For ADL, which was founded with the goal of combating hate, the political movement in 2020 motivated them to use their platform and resources to share their privilege. Since they had the infrastructure to monitor online extremists, Greenblatt said ADL detected activity of white supremacists organizing through Facebook groups to undermine and discredit the BLM protests.

When Facebook failed to respond to the ADL’s warnings, he reached out to the leaders of two civil-rights organizations — Color of Change and the National Association for the Advancement of Colored People — to organize a campaign to hold social media companies accountable for hate on their platform. 

“We had all the monitoring, we knew everything, and we took a step back and let others help lead this,” Greenblatt said.

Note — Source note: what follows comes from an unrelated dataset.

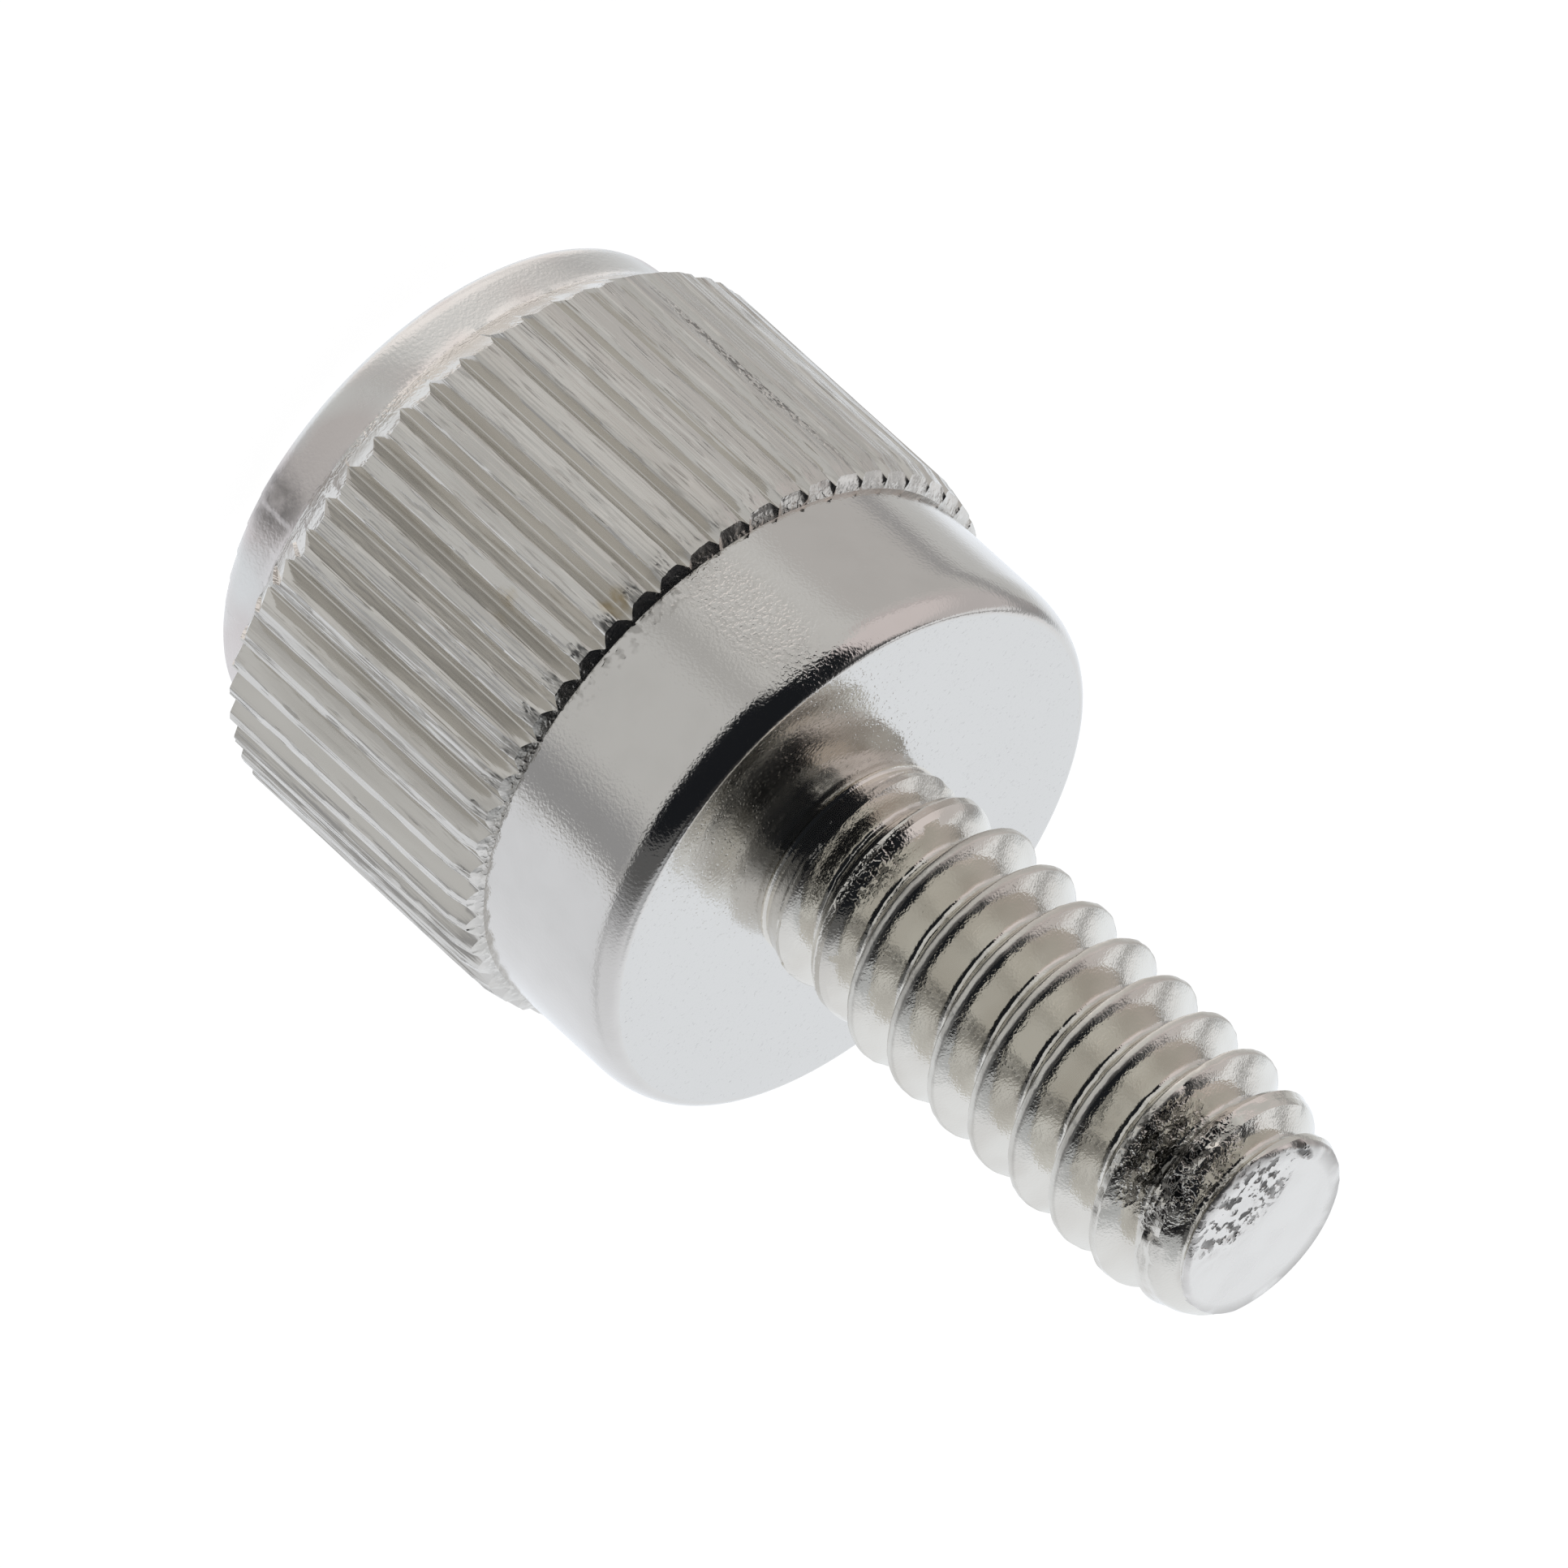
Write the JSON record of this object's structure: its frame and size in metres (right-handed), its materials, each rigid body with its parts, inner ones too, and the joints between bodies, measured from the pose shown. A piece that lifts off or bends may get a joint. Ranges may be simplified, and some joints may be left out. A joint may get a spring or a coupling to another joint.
{
  "type": "thumb screw",
  "caption": "Knurled thumb screw turned from one piece: a straight-knurled cylindrical head with a plain collar, and a coarse-threaded shank tightened by hand.",
  "frame": {"origin": "centre of the head's flat end, on which the screw stands", "axes": "+Z along the screw's axis, from the head to the tip of the thread"},
  "size_m": [0.0088, 0.0088, 0.0163],
  "materials": {
    "plated_steel": "bright nickel plating over turned, knurled and rolled steel"
  },
  "bodies": {
    "root": {"thumb_screw": "plated_steel"}
  },
  "joints": []
}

In addition to the monitoring purpose that ADL utilizes, data can be used to track the performance of the organizations and ensure their strategies continue to align with their goals, according to Beard.

“We have to be evidence-based because the stakes are so high for our kids,” she said. “We are teaching our kids of greatest need, so we have to know that our teachers are good and creating value.”

While data can be helpful in many circumstances, there is often context that is beyond its grasp.

“Not everything valuable can be measured, and not everything that can be measured is valuable,” Reckford said.

Greenblatt agreed that although data can provide key insights, it fails to provide the human aspect.

“If you fall prey to the call to data, you often lose sight of the bigger picture,” he said. “We support our politics with stories, stories, stories, to humanize the work and make it accessible.”